In some embodiments, a ¼ reduction exposure system is used in conjunction with the photomask including the corrected second target pattern 10 ″ to perform the photolithography process, a spacing of a stripe photoresist corresponding to the obtained stripe pattern 122 a is X 1 , and a distance between the two stripe photoresists corresponding to the two stripe patterns 122 a is X 2 . The ¼ reduction exposure system is used in conjunction with the photomask including the first target pattern (not shown) after OPC to perform the photolithography process, a spacing of a stripe photoresist corresponding to the obtained stripe pattern is Y 1 , and a distance between the two stripe photoresists corresponding to the two stripe patterns is Y 2 . In some embodiments, X 1 is approximately equal to Y 1 (the difference between the two is less than 1.5 nm), and X 2 is less than Y 2 (the difference between the two is greater than or equal to 1.5 nm).

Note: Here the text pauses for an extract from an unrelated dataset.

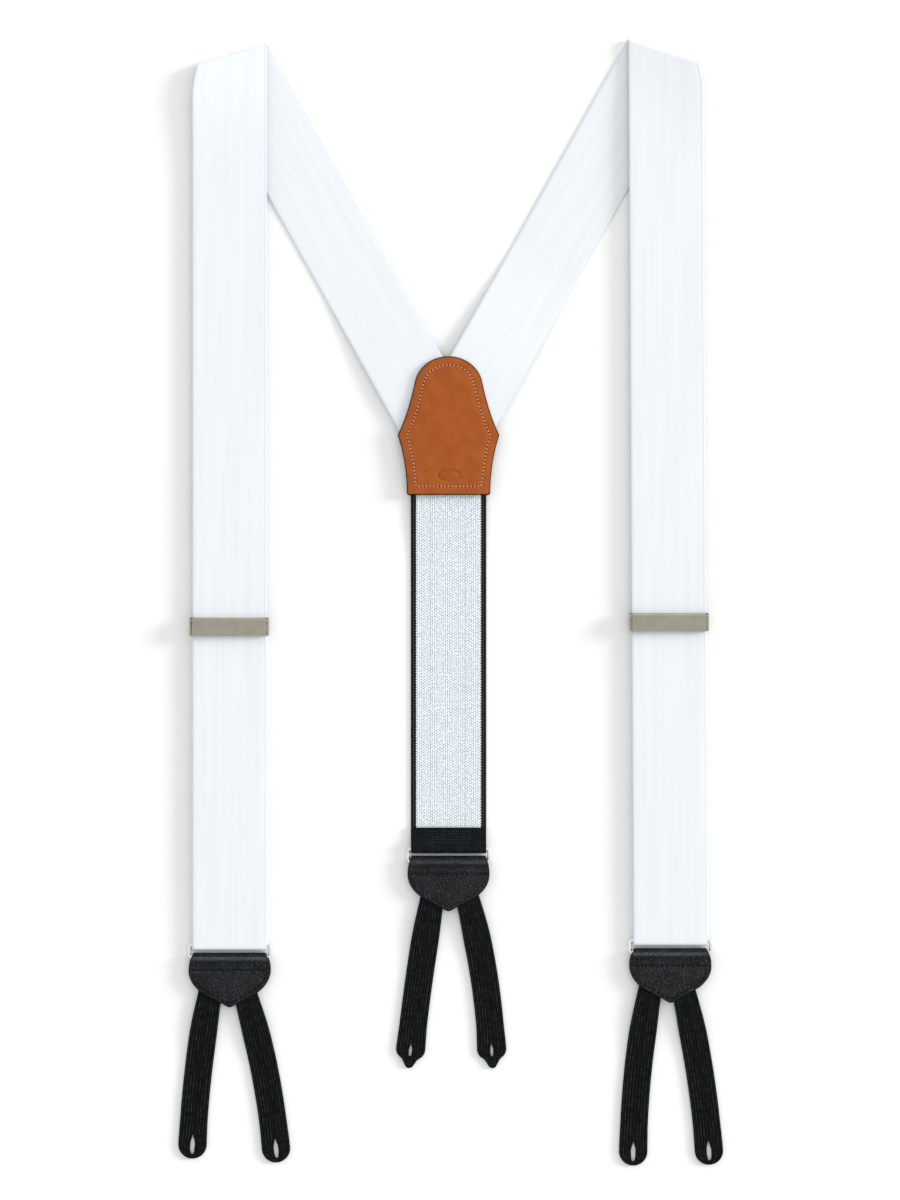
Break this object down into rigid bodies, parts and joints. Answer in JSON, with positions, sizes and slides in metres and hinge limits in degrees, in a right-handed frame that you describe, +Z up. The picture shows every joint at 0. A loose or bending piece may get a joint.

FIG. 5 is a flowchart of a method for forming a photomask according to an embodiment of the disclosure. The method for forming the photomask includes the following steps. In Step S 502 , a first target pattern is provided, as shown in FIG. 2 A . In Step S 504 , a retarget procedure is executed on the first target pattern to obtain a second target pattern, as shown in FIG. 2 B and FIG. 2 C . In Step S 506 , the second target pattern is corrected based on an optical proximity effect correction model, as shown in FIG. 4 A and FIG. 4 B . Finally, in Step S 508 , the corrected second target pattern is transferred onto a photomask material to form the photomask.

In summary, the method for forming the photomask of the disclosure can improve the process margin of the photolithography process and can improve the issue that the pattern formed by the photolithography process is not precise enough.